Actually, for a time it seemed his life was over. No one could find him. Not even his parents had the first clue as to where their skeletal junkie son had slinked off to. Eventually, Auto Union located its former charge; slumped in a Milanese hotel room, living day-to-day on a concoction of alcohol, cigarettes and Italian coffee. By this stage his ruinous relationship with Illse had run its course, but Varzi was no closer to recovery.
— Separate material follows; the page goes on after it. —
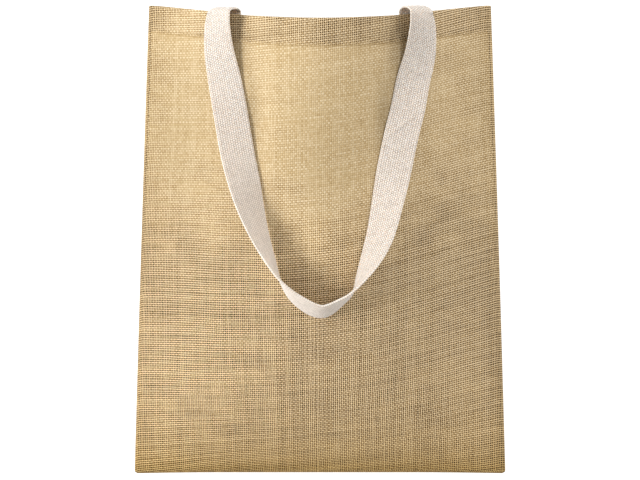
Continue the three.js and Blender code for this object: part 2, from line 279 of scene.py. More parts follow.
def softness(x, y):
    """Low waves of the handled cloth, as a sum of three slanted sines of different lengths."""
    first = np.sin(x / 19 + y / 47 + 0.8) * np.sin(y / 33 - x / 71)
    second = np.sin(y / 12.5 + 0.9 * np.sin(x / 23)) * np.sin(x / 16 + 1.1)
    return 0.28 * first + 0.1 * second


def front_face(x, y):
    """Outer face of the front panel, as a height for each x and y."""
    share = np.clip(np.abs(x) / half_width(y), 0, 1)
    inside = roll_share(x, y)
    dome = dome_rise(y) * dome_section(share, y)
    relief = HEM_RIDGE * hem_share(front_mouth(x) - y) + swells(x, y) + seat_flattening(x, y)
    relief = relief + puckers(x, y) + softness(x, y)
    return seam_height(x, y) + EDGE_ROLL["height"] * inside + dome + relief * inside


def back_face(x, y):
    """Outer face of the back panel, which is its underside."""
    side = to_sides(x, y)
    bottom = np.maximum(0, from_bottom(y))
    side_rise = lerp(flank(1 - side / half_width(y)), np.exp(-side / EDGE_ROLL["reach"]), FLANK["edge_share"])
    slope = np.clip(1 - bottom / HEEL["length"], 0, 1) ** HEEL["power"]
    end_rise = lerp(slope, np.exp(-bottom / EDGE_ROLL["reach"]), HEEL["edge_share"])
    sides = side_rise * side_seam_height(y)
    lifted = np.clip(side_rise + end_rise, 0, 1)
    return (
        sides
        + end_rise * bottom_seam_height(x)
        - side_rise * end_rise * CORNER_SEAM_HEIGHT
        + puckers(x, y) * lifted
    )


def panel_thickness(x, y, to_mouth):
    hem = hem_share(to_mouth) * smoothstep(to_sides(x, y), 0, HEM_THINNING)
    return lerp(CLOTH, HEM_THICKNESS, hem)


def upward_normals(face, x, y):
    """Unit normals of a face, from its slopes over half a millimetre."""
    step = 0.25
    slope_x = (face(x + step, y) - face(x - step, y)) / (2 * step)
    slope_y = (face(x, y + step) - face(x, y - step)) / (2 * step)
    normals = np.stack([-slope_x, -slope_y, np.ones_like(slope_x)], axis=-1)
    return normals / np.linalg.norm(normals, axis=-1, keepdims=True)


def inner_face(face, mouth, side):
    """The other side of a panel, straight below (side -1) or above (side 1) its outer face."""

    def height(x, y):
        upright = upward_normals(face, x, y)[..., 2]
        return face(x, y) + side * panel_thickness(x, y, mouth(x) - y) / upright

    return height


# Meshes


def quads_of_grid(rows, columns, around=False):
    """Faces of a grid of points, numbered row by row. around joins the last column to the first."""
    across = columns if around else columns - 1
    row, column = np.meshgrid(np.arange(rows - 1), np.arange(across), indexing="ij")
    beside = (column + 1) % columns
    corners = [row * columns + column, row * columns + beside]
    corners += [(row + 1) * columns + beside, (row + 1) * columns + column]
    return np.stack(corners, axis=-1).reshape(-1, 4)


def signed_volume(points, quads):
    """A sum over the faces of a tetrahedron from the origin to each."""
    a, b, c, d = (points[quads[:, k]] for k in range(4))
    first = np.einsum("ij,ij->i", a, np.cross(b, c))
    second = np.einsum("ij,ij->i", a, np.cross(c, d))
    return (first + second).sum() / 6


def new_object(name, points, quads, smooth_below=50):
    """A mesh object from points in millimetres. Faces are turned to point out of the closed body."""
    if signed_volume(points, quads) < 0:
        quads = quads[:, ::-1]
    mesh = bpy.data.meshes.new(name)
    mesh.from_pydata(points * METRES, [], quads.tolist())
    mesh.shade_smooth()
    mesh.set_sharp_from_angle(angle=np.radians(smooth_below))
    thing = bpy.data.objects.new(name, mesh)
    bpy.context.scene.collection.objects.link(thing)
    return thing


def give_numbers(thing, **numbers):
    """Stores named numbers for each point of the mesh, for its material to read."""
    for name, values in numbers.items():
        attribute = thing.data.attributes.new(name, "FLOAT", "POINT")
        attribute.data.foreach_set("value", values.astype(np.float32).ravel())


def lofted(sections):
    """Joins closed sections, rows of points of equal count, into a tube, and zips both of its ends shut."""
    rows, size = sections.shape[:2]
    k = np.arange(size // 2 - 1)
    zip_end = np.stack([k, k + 1, size - 2 - k, size - 1 - k], axis=-1)
    sides = quads_of_grid(rows, size, around=True)
    return np.concatenate([sides, zip_end[:, ::-1], zip_end + (rows - 1) * size])


# Panels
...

This anonymity remained during 1937, until Varzi decided to enter his own Maserati into the San Remo Grand Prix. Although the strength of opposition was debatable, Achille nevertheless won convincingly, which encouraged him to try and get back into bed with Auto Union. Naturally reluctant, the Germans eventually gave in, gifting him a drive for the final three races.

It was immediately clear for all to see that Varzi had lost none of his flair – his sparkle. Second only to Caracciola’s Mercedes in practice, had the addict beaten the odds? Was the Varzi of old alive after all?

The short answer is yes, and no. Although Varzi’s speed was unarguable — running comfortably near the front – the stamina required to last the duration was predictably absent. Rolling into the pits, bathed in sweat, Varzi was promptly dropped from the team.

Achille returned to the shadows that by now fitted like an overcoat, slipping off the radar until the war had ended. By the time Grand Prix racing rejuvenated itself, Varzi was transformed. He had married a steady, wholesome lady in Norma Varzi, whom he knew from before his downward spiral, and had sought professional help for his addiction. The artist had returned from the brink.

Alfa Romeo had signed this new, changed Varzi to lead its assault on the races, with Jean-Pierre Wimille in the other car and Norma by his side.

Varzi savoured his post-war renaissance until the opening Grand Prix of 1948, at Bremgarten, in Switzerland. With the circuit treacherously greasy, Varzi slipped off the road during practice at the high-speed Jordenrampe corner. Smacking a barrier, Achille’s Alfa spun and turned over, crushing its driver on impact. Varzi was 43.

Quite the tale, I’m sure you’ll agree.